The Monetary of Singapore (MAS) announced that it is open to receiving applications for five new digital bank licences from non-bank organisations.
It said that keen applicants have until the end of the year, Dec 31 to send in their applications.
It will be announcing the names of successful applicants in the mid of next year, following which successful applicants will have to start the business by the mid-2021.
Applicants will need to have a track record of at least three years of having a current business in the technology or e-commerce fields.
They must provide specific clear value propositions on their solutions to meeting the needs of the Singapore market which have not been attended to.

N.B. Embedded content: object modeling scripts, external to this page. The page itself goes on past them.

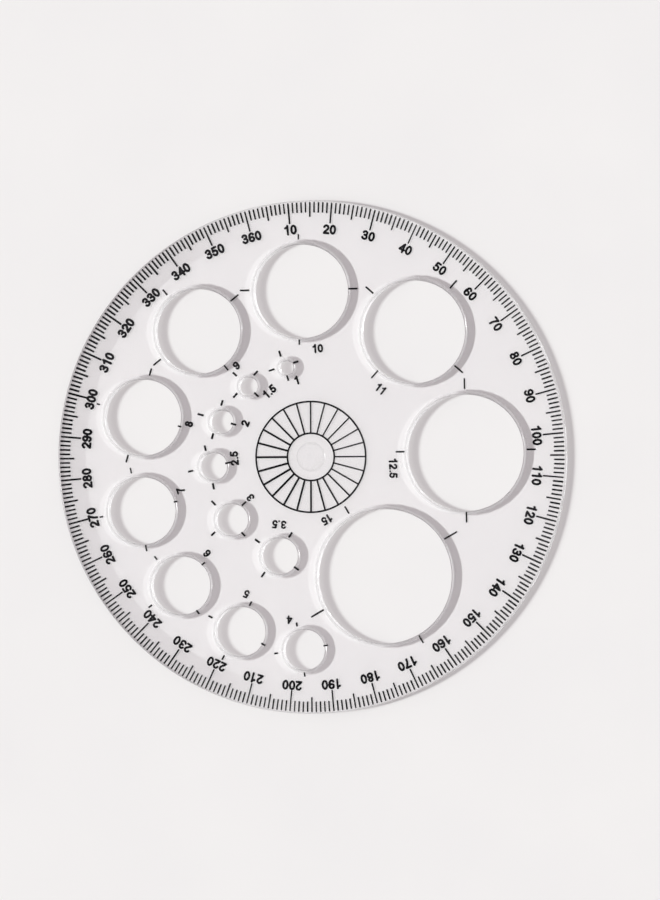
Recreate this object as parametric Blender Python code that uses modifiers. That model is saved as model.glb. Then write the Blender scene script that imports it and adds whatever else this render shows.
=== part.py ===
"""A clear round protractor with a circle template, 115 mm across.

One moulded plate carries sixteen template holes. Everything else is black print on its top face: the degree
scale round the rim, the numeral at every ten degrees, the rosette in the middle and the radius label of each
hole. Each print that is a body of its own is its own object, a film just above the plate.

Metres, +Z up. The origin is the plate's centre on its resting face. Bearings are in degrees, clockwise from +Y
as the scale counts them, so the 360 mark points along +Y.
"""

import math

import bmesh
import bpy

MM = 0.001

# The plate
PLATE_RADIUS = 57.5 * MM
PLATE_THICKNESS = 2 * MM
RIM_ROUND = 0.35 * MM
HOLE_ROUND = 0.7 * MM
ROUND_SEGMENTS = 3
RIM_SIDES = 180
GATE_MARK_RADIUS = 3.2 * MM
GATE_MARK_DEPTH = 0.12 * MM

# The template holes, named by the radius in millimetres that they draw
PENCIL_ROOM = 0.5 * MM
LARGE_RING = (10, 11, 12.5, 15, 4, 5, 6, 7, 8, 9)
LARGE_RING_EDGE = 47.75 * MM
LARGE_RING_START = 11.7
LARGEST = 15
LARGEST_RADIUS = 15 * MM
LARGEST_INSET = 1.3 * MM
SMALL_RING = {1: 359.5, 1.5: 333.3, 2: 306.7, 2.5: 280, 3: 247.2, 3.5: 213.1}
SMALL_RING_EDGE = 19.3 * MM
HOLE_FACET = 1.4 * MM

# The print
FILM_GAP = 0.01 * MM
FILM_THICKNESS = 0.04 * MM
SCALE_RADIUS = 57.15 * MM
SCALE_LINE = 0.36 * MM
SCALE_HAIRLINE = 0.1 * MM
TICK_LENGTH = {1: 2.4 * MM, 5: 3.35 * MM, 10: 4.75 * MM}
NUMERAL_STEP = 10
NUMERAL_RADIUS = 51.1 * MM
NUMERAL_HEIGHT = 2.1 * MM
NUMERAL_DIGIT_WIDTH = 1.5 * MM
ROSETTE_RADIUS = 12.6 * MM
ROSETTE_EYE = 5.1 * MM
ROSETTE_LINE = 0.28 * MM
ROSETTE_SPOKES = 24
LABEL_HEIGHT = 1.8 * MM
LABEL_DIGIT_WIDTH = 1.2 * MM
LABEL_POINT_WIDTH = 0.5 * MM

# How far each radius label lies clockwise of its hole's centre line, and inside the hole's edge, in millimetres
LABEL_PLACE = {
    1: (1.6, 1.9),
    1.5: (2.8, 2.1),
    2: (1.6, 2.7),
    2.5: (1.3, 2.0),
    3: (1.3, 2.9),
    3.5: (2.2, 2.7),
    4: (3.5, 2.1),
    5: (1.9, 2.8),
    6: (1.0, 2.8),
    7: (1.7, 2.3),
    8: (0.9, 2.1),
    9: (1.3, 2.2),
    10: (3.0, 2.6),
    11: (2.5, 3.0),
    12.5: (3.0, 3.2),
    15: (4.3, 2.6),
}


def clear_scene():
    """Start from an empty file without closing it."""
    for obj in list(bpy.data.objects):
        bpy.data.objects.remove(obj, do_unlink=True)


def new_collection(name):
    collection = bpy.data.collections.new(name)
    bpy.context.scene.collection.children.link(collection)
    return collection


def material(name, colour, roughness, transmission=0.0, alpha=1.0):
    mat = bpy.data.materials.new(name)
    mat.use_nodes = True
    shader = mat.node_tree.nodes["Principled BSDF"]
    shader.inputs["Base Color"].default_value = (*colour, 1.0)
    shader.inputs["Roughness"].default_value = roughness
    shader.inputs["Metallic"].default_value = 0.0
    shader.inputs["IOR"].default_value = 1.49
    shader.inputs["Transmission Weight"].default_value = transmission
    shader.inputs["Alpha"].default_value = alpha
    return mat


def on_bearing(radius, bearing):
    """The point at a distance from the centre, on a bearing."""
    angle = math.radians(bearing)
    return radius * math.sin(angle), radius * math.cos(angle)


# ---- the template's layout


def hole_radius(nominal):
    """A hole is wider than the circle that it draws, by the room that a pencil point takes."""
    if nominal == LARGEST:
        return LARGEST_RADIUS
    return nominal * MM + PENCIL_ROOM


def large_ring_distance(nominal):
    """The large holes share one outer edge circle; only the largest hole stands back from it."""
    inset = LARGEST_INSET if nominal == LARGEST else 0.0
    return LARGE_RING_EDGE - inset - hole_radius(nominal)


def bearing_step(first, second, web):
    """The angle between two neighbours of the large ring with a web of this width between them."""
    near, far = large_ring_distance(first), large_ring_distance(second)
    apart = hole_radius(first) + hole_radius(second) + web
    return math.degrees(math.acos((near**2 + far**2 - apart**2) / (2 * near * far)))


def closing_web():
    """The one web width with which the large ring's holes go round exactly once."""
    pairs = list(zip(LARGE_RING, LARGE_RING[1:] + LARGE_RING[:1]))
    narrow, wide = 3 * MM, 7 * MM
    for _ in range(50):
        middle = (narrow + wide) / 2
        if sum(bearing_step(a, b, middle) for a, b in pairs) > 360:
            wide = middle
        else:
            narrow = middle
    return middle


def template_holes():
    """Each hole as (nominal radius, distance from the centre, bearing)."""
    holes = []
    web = closing_web()
    bearing = LARGE_RING_START
    for nominal, following in zip(LARGE_RING, LARGE_RING[1:] + LARGE_RING[:1]):
        holes.append((nominal, large_ring_distance(nominal), bearing))
        bearing += bearing_step(nominal, following, web)
    for nominal, bearing in SMALL_RING.items():
        holes.append((nominal, SMALL_RING_EDGE + hole_radius(nominal), bearing))
    return holes


# ---- the plate


def turned_cutter(name, profile, sides, place, collection):
    """A closed turned cutter, from a profile of (radius, height) points that runs down its outer side."""
    mesh = bpy.data.meshes.new(name)
    edges = [(i, i + 1) for i in range(len(profile) - 1)]
    mesh.from_pydata([(radius, 0.0, height) for radius, height in profile], edges, [])
    cutter = bpy.data.objects.new(name, mesh)
    cutter.location = (*place, 0.0)
    cutter.hide_render = True
    cutter.display_type = "WIRE"
    collection.objects.link(cutter)
    screw = cutter.modifiers.new("turn", "SCREW")
    screw.steps = sides
    screw.render_steps = sides
    screw.use_merge_vertices = True
    screw.merge_threshold = 0.01 * MM
    return cutter


def flared_profile(radius, bottom, flare, segments):
    """Axis, overhang above the plate, the rounded upper edge, the straight wall, and the axis again."""
    overhang = 1 * MM
    top = PLATE_THICKNESS
    points = [(0.0, top + overhang), (radius + flare, top + overhang), (radius + flare, top)]
    for i in range(1, segments + 1):
        angle = math.pi / 2 * i / segments
        points.append((radius + flare * (1 - math.sin(angle)), top - flare * (1 - math.cos(angle))))
    points += [(radius, bottom), (0.0, bottom)]
    return points


def even_sides(radius):
    """Sides of a hole that keep its facets near one width, always a multiple of four."""
    return max(20, 4 * round(2 * math.pi * radius / HOLE_FACET / 4))


def build_cutters(collection):
    for nominal, distance, bearing in template_holes():
        radius = hole_radius(nominal)
        profile = flared_profile(radius, -1 * MM, HOLE_ROUND, ROUND_SEGMENTS)
        place = on_bearing(distance, bearing)
        turned_cutter(f"hole_{nominal}", profile, even_sides(radius), place, collection)
    bottom = PLATE_THICKNESS - GATE_MARK_DEPTH
    profile = flared_profile(GATE_MARK_RADIUS, bottom, GATE_MARK_DEPTH / 2, 1)
    turned_cutter("gate_mark", profile, 32, (0.0, 0.0), collection)


def build_plate(parts, cutters, clear):
    """A round blank, rounded on its upper rim, with the holes and the gate mark cut out of it."""
    mesh = bpy.data.meshes.new("disc")
    bm = bmesh.new()
    bmesh.ops.create_cone(
        bm,
        cap_ends=True,
        segments=RIM_SIDES,
        radius1=PLATE_RADIUS,
        radius2=PLATE_RADIUS,
        depth=PLATE_THICKNESS,
    )
    bmesh.ops.translate(bm, verts=bm.verts, vec=(0.0, 0.0, PLATE_THICKNESS / 2))
    weight = bm.edges.layers.float.new("bevel_weight_edge")
    for edge in bm.edges:
        if all(vertex.co.z > PLATE_THICKNESS / 2 for vertex in edge.verts):
            edge[weight] = 1.0
    bm.to_mesh(mesh)
    bm.free()
    disc = bpy.data.objects.new("disc", mesh)
    parts.objects.link(disc)
    disc.data.materials.append(clear)
    bevel = disc.modifiers.new("rim", "BEVEL")
    bevel.limit_method = "WEIGHT"
    bevel.width = RIM_ROUND
    bevel.segments = ROUND_SEGMENTS
    cut = disc.modifiers.new("holes", "BOOLEAN")
    cut.operation = "DIFFERENCE"
    cut.solver = "EXACT"
    cut.operand_type = "COLLECTION"
    cut.collection = cutters


# ---- the print


def film(name, outlines, parts, ink):
    """A flat film of print: the first outline is its edge, and the others are windows in it."""
    curve = bpy.data.curves.new(name, "CURVE")
    curve.dimensions = "2D"
    curve.fill_mode = "BOTH"
    curve.extrude = FILM_THICKNESS / 2
    for outline in outlines:
        spline = curve.splines.new("POLY")
        spline.points.add(len(outline) - 1)
        for point, (x, y) in zip(spline.points, outline):
            point.co = (x, y, 0.0, 1.0)
        spline.use_cyclic_u = True
    obj = bpy.data.objects.new(name, curve)
    obj.location.z = PLATE_THICKNESS + FILM_GAP + FILM_THICKNESS / 2
    parts.objects.link(obj)
    curve.materials.append(ink)
    return obj


def circle(radius, sides):
    return [on_bearing(radius, 360 * i / sides) for i in range(sides)]


def arc(radius, start, end, steps):
    return [on_bearing(radius, start + (end - start) * i / steps) for i in range(steps + 1)]


def across(width, radius):
    """The bearing that a width takes up at a radius."""
    return math.degrees(width / radius)


def tick_length(degree):
    if degree % 10 == 0:
        return TICK_LENGTH[10]
    if degree % 5 == 0:
        return TICK_LENGTH[5]
    return TICK_LENGTH[1]


def build_scale(parts, ink):
    """The 360 degree ticks as one comb, joined by a hairline along their outer ends."""
    root = SCALE_RADIUS - SCALE_HAIRLINE
    comb = []
    for degree in range(360):
        tip = SCALE_RADIUS - tick_length(degree)
        for radius, side in ((root, -1), (tip, -1), (tip, 1), (root, 1)):
            comb.append(on_bearing(radius, degree + side * across(SCALE_LINE / 2, radius)))
    film("degree_scale", [circle(SCALE_RADIUS, 360), comb], parts, ink)


def build_rosette(parts, ink):
    """Two rings and the spokes between them, as one film with windows."""
    outer = ROSETTE_RADIUS - ROSETTE_LINE
    inner = ROSETTE_EYE + ROSETTE_LINE
    step = 360 / ROSETTE_SPOKES
    outlines = [circle(ROSETTE_RADIUS, 96), circle(ROSETTE_EYE, 48)]
    for spoke in range(ROSETTE_SPOKES):
        start, end = spoke * step, (spoke + 1) * step
        far, near = across(ROSETTE_LINE / 2, outer), across(ROSETTE_LINE / 2, inner)
        outlines.append(arc(outer, start + far, end - far, 3) + arc(inner, end - near, start + near, 2))
    film("centre_rosette", outlines, parts, ink)


def printed_plate(name, width, height, place, bearing, parts, ink):
    """The film under one number, turned so that the number's top faces the rim."""
    half_width, half_height = width / 2, height / 2
    corners = [(-half_width, -half_height), (half_width, -half_height)]
    corners += [(half_width, half_height), (-half_width, half_height)]
    obj = film(name, [corners], parts, ink)
    obj.location.x, obj.location.y = place
    obj.rotation_euler.z = -math.radians(bearing)


def build_numerals(parts, ink):
    for degree in range(NUMERAL_STEP, 361, NUMERAL_STEP):
        width = NUMERAL_DIGIT_WIDTH * len(str(degree))
        place = on_bearing(NUMERAL_RADIUS, degree)
        printed_plate(f"numeral_{degree:03d}", width, NUMERAL_HEIGHT, place, degree, parts, ink)


def label_name(nominal):
    return "radius_label_" + str(nominal).replace(".", "_")


def build_labels(parts, ink):
    for nominal, distance, bearing in template_holes():
        sideways, inward = LABEL_PLACE[nominal]
        x, y = on_bearing(distance - hole_radius(nominal) - inward * MM, bearing)
        dx, dy = on_bearing(sideways * MM, bearing + 90)
        text = str(nominal)
        digits = len(text.replace(".", ""))
        width = LABEL_DIGIT_WIDTH * digits + LABEL_POINT_WIDTH * (len(text) - digits)
        printed_plate(label_name(nominal), width, LABEL_HEIGHT, (x + dx, y + dy), bearing, parts, ink)


def main():
    clear_scene()
    parts = new_collection("protractor")
    cutters = new_collection("cutters")
    clear = material("clear_plastic", (0.93, 0.94, 0.95), 0.06, transmission=0.9, alpha=0.35)
    ink = material("black_ink", (0.02, 0.02, 0.022), 0.5)
    build_cutters(cutters)
    build_plate(parts, cutters, clear)
    build_scale(parts, ink)
    build_rosette(parts, ink)
    build_numerals(parts, ink)
    build_labels(parts, ink)


main()
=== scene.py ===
"""The looks of a clear round protractor with a circle template, lying on a pale sheet.

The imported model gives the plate's size and the place of every number. This script makes the fine surface
of the plate, the print as separate strokes and digits, and the sheet, the light and the camera. Bearings are
in degrees, clockwise from +Y, as the scale counts them. Lengths are in metres.
"""

import math
import random

import bmesh
import bpy
import numpy as np
from mathutils import Matrix, Vector, noise


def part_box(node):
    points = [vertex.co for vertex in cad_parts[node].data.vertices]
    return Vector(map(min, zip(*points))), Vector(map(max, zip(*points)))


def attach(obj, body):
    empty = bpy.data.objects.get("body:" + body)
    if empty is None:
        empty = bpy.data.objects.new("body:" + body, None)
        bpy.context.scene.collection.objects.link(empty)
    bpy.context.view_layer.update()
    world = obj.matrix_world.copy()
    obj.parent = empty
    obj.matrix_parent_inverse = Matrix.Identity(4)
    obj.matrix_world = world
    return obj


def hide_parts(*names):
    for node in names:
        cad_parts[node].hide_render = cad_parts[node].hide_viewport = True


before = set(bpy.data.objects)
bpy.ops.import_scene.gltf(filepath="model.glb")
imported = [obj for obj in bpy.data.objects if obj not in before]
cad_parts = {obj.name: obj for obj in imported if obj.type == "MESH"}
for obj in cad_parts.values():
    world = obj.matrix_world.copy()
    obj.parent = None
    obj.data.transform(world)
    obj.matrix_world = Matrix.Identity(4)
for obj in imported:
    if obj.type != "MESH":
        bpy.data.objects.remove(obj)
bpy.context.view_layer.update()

MM = 0.001

# The template holes, as the CAD model has them, named by the radius in millimetres that they draw
PENCIL_ROOM = 0.5 * MM
LARGE_RING = (10, 11, 12.5, 15, 4, 5, 6, 7, 8, 9)
LARGE_RING_EDGE = 47.75 * MM
LARGE_RING_START = 11.7
LARGEST = 15
LARGEST_RADIUS = 15 * MM
LARGEST_INSET = 1.3 * MM
SMALL_RING = {1: 359.5, 1.5: 333.3, 2: 306.7, 2.5: 280, 3: 247.2, 3.5: 213.1}
SMALL_RING_EDGE = 19.3 * MM

# The plate's fine surface
RIM_ROUND = 0.35 * MM
HOLE_ROUND = 0.7 * MM
HOLE_DRAFT = 0.12 * MM
BOTTOM_ROUND = 0.06 * MM
GATE_MARK_RADIUS = 3.2 * MM
GATE_MARK_DEPTH = 0.12 * MM
GATE_MARK_SLOPE = 0.07 * MM
GATE_FLOOR_EDGE = 0.5 * MM
GATE_NUB_RADIUS = 0.55 * MM
GATE_NUB_TIP = 0.2

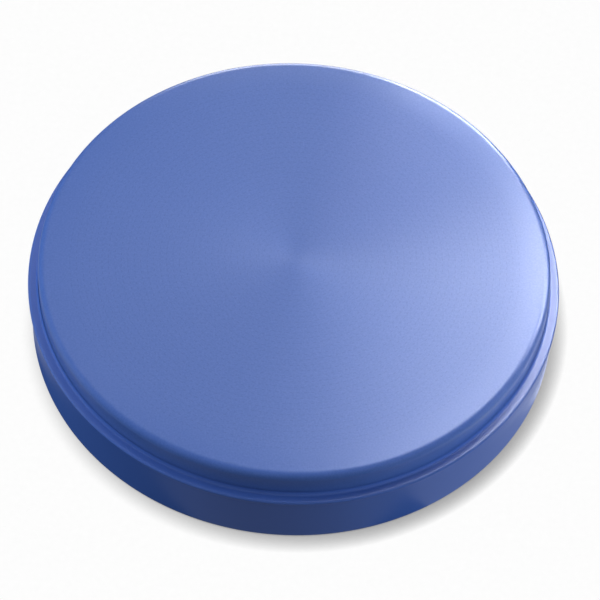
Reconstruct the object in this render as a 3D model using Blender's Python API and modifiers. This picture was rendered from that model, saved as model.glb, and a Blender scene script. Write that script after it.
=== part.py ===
"""Disc air stone for a pond: a soft perforated membrane on a weighted round base.

The hose comes in under the base, through a turning elbow and a spring-loaded check valve.
The origin is on the ground, under the middle of the disc. The hose notch faces +Y.
Heights stack up from the ground and radii step in from the lip, so a changed size moves its neighbours.
"""
import math

import bmesh
import bpy
from mathutils import Matrix, Vector

MM = 0.001
GAP = 0.3 * MM                      # clearance between pieces that touch

# Outline
LIP_RADIUS = 100.0 * MM             # widest circle: the lip of the clamp ring
DISC_SETBACK = 4.0 * MM             # membrane wall stands in from the lip
SKIRT_SETBACK = 1.0 * MM            # skirt stands in from the lip
GROUND_LINE = 0.3 * MM              # lower edge of the skirt above the ground

# Membrane
MEMBRANE_THICKNESS = 2.0 * MM
SHOULDER_RADIUS = 2.8 * MM
HEM_WIDTH = 7.7 * MM                # part of the membrane that is turned in under the plate
BEAD_WIDTH = 3.0 * MM
BEAD_DEPTH = 1.5 * MM

# Support plate
PLATE_RIM_HEIGHT = 6.7 * MM
PLATE_WEB = 3.0 * MM
NECK_WALL = 3.0 * MM
WELL_WALL = 3.0 * MM
BOSS_RADIUS = 5.0 * MM
CHANNEL_COUNT = 8
CHANNEL_WIDTH = 2.0 * MM
CHANNEL_DEPTH = 1.0 * MM

# Clamp ring
LEDGE_RISE = 4.4 * MM               # ledge above the deck
LIP_THICKNESS = 2.0 * MM
LIP_ROUNDING = 0.6 * MM

# Base shell
SHELL_WALL = 2.5 * MM
DECK_THICKNESS = 2.6 * MM
TOE_HEIGHT = 1.2 * MM               # rounding at the foot of the skirt
TOE_WIDTH = 1.2 * MM
PILLAR_INSET = 10.0 * MM            # foot pillars stand in from the inside of the skirt
PILLAR_RADIUS = 6.5 * MM

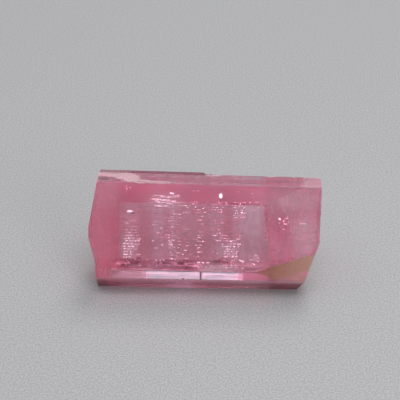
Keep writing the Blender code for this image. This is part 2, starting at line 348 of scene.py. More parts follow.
# %% Frost, bruises, and painted shade and highlight
FROST = (  # centre and radii in the section, mm
    ((-10.7, 4.85, 12.55), (1.6, 0.6, 0.6)), ((-9.2, 4.6, 12.4), (1.4, 0.6, 0.5)),
    ((-8.3, 4.2, 12.25), (0.9, 0.6, 0.45)), ((-7.0, 3.75, 12.08), (1.0, 0.22, 0.16)),
    ((-5.3, 3.7, 12.05), (1.6, 0.16, 0.12)),
)
BRUISES_AND_HIGHLIGHT = (  # centre, radii, the pattern that makes the rim ragged, strength
    ((0.9, 5.1, 12.4), (1.1, 0.25, 0.3), grit, 0.7),      # a nick in the ridge
    # a pale line painted along the edge of the front face: partly a bruise, partly the highlight the
    # edge catches
    ((0.0, 3.60, 12.02), (40.0, 0.08, 0.08), fine, 0.4),  # the edge of the front face
    ((-4.5, 5.14, 12.36), (9.0, 0.16, 0.2), grit, 0.35),  # the edge behind it
)
frost = strongest(*[patch(centre, radii, grit) for centre, radii in FROST])
# the dark of a small recess below the chip, painted as its shade
painted_hollow_shade = patch((-11.2, 4.0, 12.12), (0.75, 0.3, 0.14), grit)
# the bruises, and the painted highlight on the edge of the front face
bruises_and_highlight = [add("MULTIPLY", patch(centre, radii, ragged), strength)
           for centre, radii, ragged, strength in BRUISES_AND_HIGHLIGHT]
white = strongest(frost, *bruises_and_highlight)
print("frosted and bruised places:", len(FROST) + len(BRUISES_AND_HIGHLIGHT))

# %% [markdown]
# ## The etched back, seen through the stone
# Hot fluids in the ground ate a little of the crystal's back. Through the front that shows as
# upright zones of paler and deeper pink, each a stage of growth, with fine streaks in them. Each
# zone could be a patch, but a ramp along x with a wobble gives all their soft borders at once.
# Noise lies between about 0.3 and 0.7. So each pattern's Map Range node says between which values
# of the noise it grows, and then how weak it starts and how strong it gets.

# %% Growth zones
ZONE_TONES = (
    (-10.4, "#c4607c"), (-9.5, "#d88ca0"), (-8.9, "#f0b4c2"), (-7.8, "#f0b0be"), (-7.5, "#e898aa"),
    (-6.2, "#e896a8"), (-5.9, "#ecc8dc"), (-5.0, "#ecc8dc"), (-4.8, "#ec9cb0"), (-4.2, "#ec9cb0"),
    (-4.0, "#f4ccdc"), (-3.0, "#f0bccd"), (-1.2, "#e4acbb"), (0.3, "#e4a6b5"), (0.8, "#ecbccc"),
    (1.9, "#ecbccc"), (2.2, "#e49cae"), (3.0, "#e49cae"), (3.3, "#f4d4e0"), (4.5, "#fbf0f5"),
    (6.2, "#fbf4f8"), (6.5, "#ecbcc8"), (7.2, "#e8a4b2"),
)
MOTTLE_TONE = "#dc8ca2"
mottle = add("MapRange", growth((2.4, 1.1, 1.1), 4.0), 0.42, 0.62, 0.0, 0.6)
zones = add("Mix", mottle, tones_along(ZONE_TONES, wobbly_x), MOTTLE_TONE, data_type="RGBA")
print("growth zones:", len(ZONE_TONES))

# %% Etching
ETCHED_ALONG = (
    (-9.9, 0.75), (-7.6, 0.7), (-7.3, 0.45), (-6.0, 0.5), (-5.8, 0.9), (-2.9, 0.95), (-2.6, 0.55),
    (-1.2, 0.5), (-1.0, 0.8), (-0.2, 0.8), (0.1, 0.5), (0.9, 0.45), (1.1, 0.85), (3.8, 0.9),
    (4.4, 0.4), (4.7, 0.05), (6.9, 0.10), (7.2, 0.8),
)
STRONG_ABOVE = 1.9, 2.4  # mm, the heights between which the strong etching sets in
WEAK_BELOW = 3.4, 1.6    # mm, the heights between which the weak etching of the foot sets in
etched = add("Attribute", out="Fac", attribute_name="etched")
streaks = add("MapRange", lines, 0.38, 0.60, 0.25, 1.0)
blotches = add("MapRange", growth((0.7, 0.6, 0.6), 4.0), 0.38, 0.62, 0.35, 1.0)
above_foot = add("MapRange", height, *STRONG_ABOVE)
etch = add("MULTIPLY", add("MULTIPLY", tones_along(ETCHED_ALONG, wobbly_x), streaks), blotches)
etch = add("MULTIPLY", etch, above_foot)
low_crumbs = add("MapRange", crumbs, 0.36, 0.55, 0.0, 0.25)
low_etch = add("MULTIPLY", add("MapRange", height, *WEAK_BELOW), low_crumbs)
etch = add("MULTIPLY", add("MAXIMUM", etch, low_etch), etched)
print("nodes:", len(tree.nodes))

# %% [markdown]
# ## Veils and blushes under the front face
# The wide front face is clear, but the stone behind it isn't even: there are milky veils of tiny
# bubbles, places where the pink is deeper, and faint threads along the crystal. They could be
# sheets inside the stone, but each sheet costs light bounces and grain in the picture. They are
# put into the front face's own clearness and tint instead.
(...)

This would require them to have business models which differ from those currently employed by banks.
Applicants will also need to have a sustainable business model that indicates a track and potential of profitability while having a practical plan for exit.
As part of the applicant group, there should be at least one individual who holds a minimum 20 per cent stake or has at least a 20 per cent voting power in the potential digital bank.
Experts have said that this initiative will ease restrictions on the banking industry, allowing fintech companies to become full-fledged banks.
Up to two of the five licence holders will be able to transition to digital full-fledged banks. They will be able to provide financial services and accept deposits from retail and non-retail customers.
These banks will be restricted and will have to make a paid-up capital of minimum S$15 million and will have to make an aggregate deposit cap of S$50 million. Deposits per individual will be capped at S$75,000.
The banks will operate in this manner for about one to two years, following which the deposit cap and minimum paid-up capital will be raised over time.
Upon reaching the minimum paid-up capital of S$1.5 billion, it will become a full-fledged bank. All deposit caps will be taken away from here on.
Regardless of their status as a full-fledged bank or not, the banks are allowed only one physical place of business to operate in and will not be granted access to a network of ATMs or cash deposit machines.
They will, however, offer cashback services via electronic funds transfer at point of sale (EFTPOS) terminals at retail spots.
Full-fledged banks must have Singapore as their hub and be managed by Singaporeans. Foreign businesses can only be allowed unless they have made a joint venture with a Singaporean company and that the venture is under the control of a Singaporean.
The three other successful applicants out of the five licences will become digital wholesale banks. They will serve small and medium enterprises and other non-retail areas.
Companies such as Grab and Singtel have conveyed their interest in applying.
The entering of non-bank firms into the industry could stir apprehensions amongst banks currently dominating the market.